B.       Probable cause is “the existence of such facts and circumstances as would lead a person of ordinary caution and prudence to entertain an honest and strong suspicion that the person charged is guilty of the crime subject of the investigation.

C.       The crime of Technical Malversation has three (3) elements, namely: (a) that the offender is an accountable public officer; (b) that he applies public funds or property under his administration to some public use; and (c) that the public use for which such funds or property were applied is different from the purpose for which they were originally appropriated by law or ordinance.

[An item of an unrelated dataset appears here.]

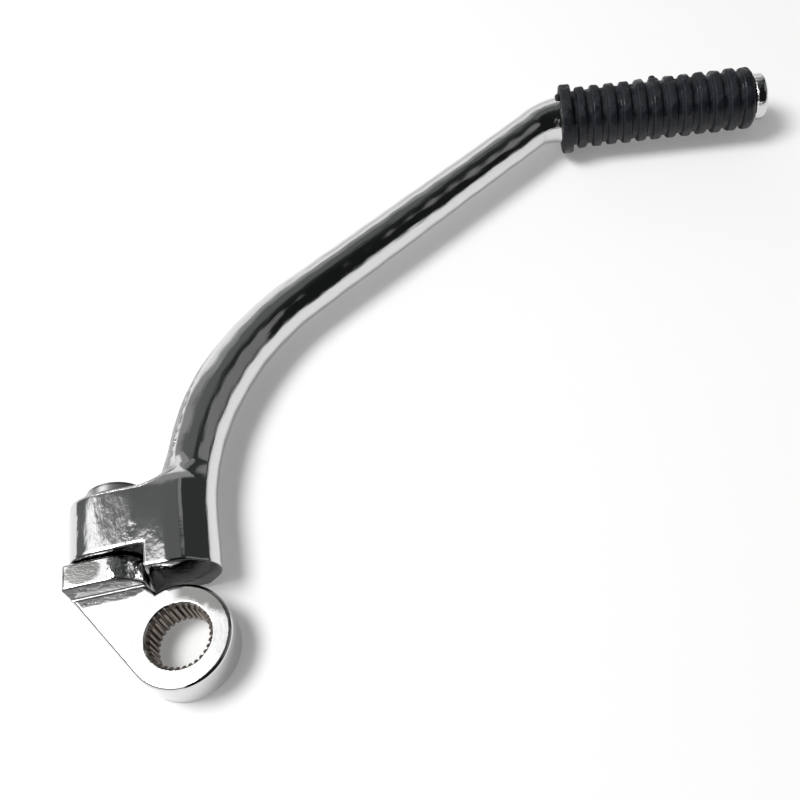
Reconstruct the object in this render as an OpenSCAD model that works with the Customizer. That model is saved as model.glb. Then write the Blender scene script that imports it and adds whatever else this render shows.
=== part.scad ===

D.      The elements of Section 3 (e), R.A. No. 3019 are as follows:

(1) the offender is a public officer;

(2) the act was done in the discharge of the public officer’s official, administrative or judicial injunctions;

(3) the act was done through manifest partiality, evident bad faith, or gross inexcusable negligence; and

(4) the public officer caused any undue injury to any party, including the Government, or gave any unwarranted benefits, advantage or preference.

E.       For an act to be considered as exhibiting “manifest partiality,” there must be a showing of a clear, notorious or plain inclination or predilection to favor one side rather than the other.

F.       The mere act of using government money to fund a project which is different from what the law states you have to spend it for does not fall under the definition of manifest partiality nor gross inexcusable negligence.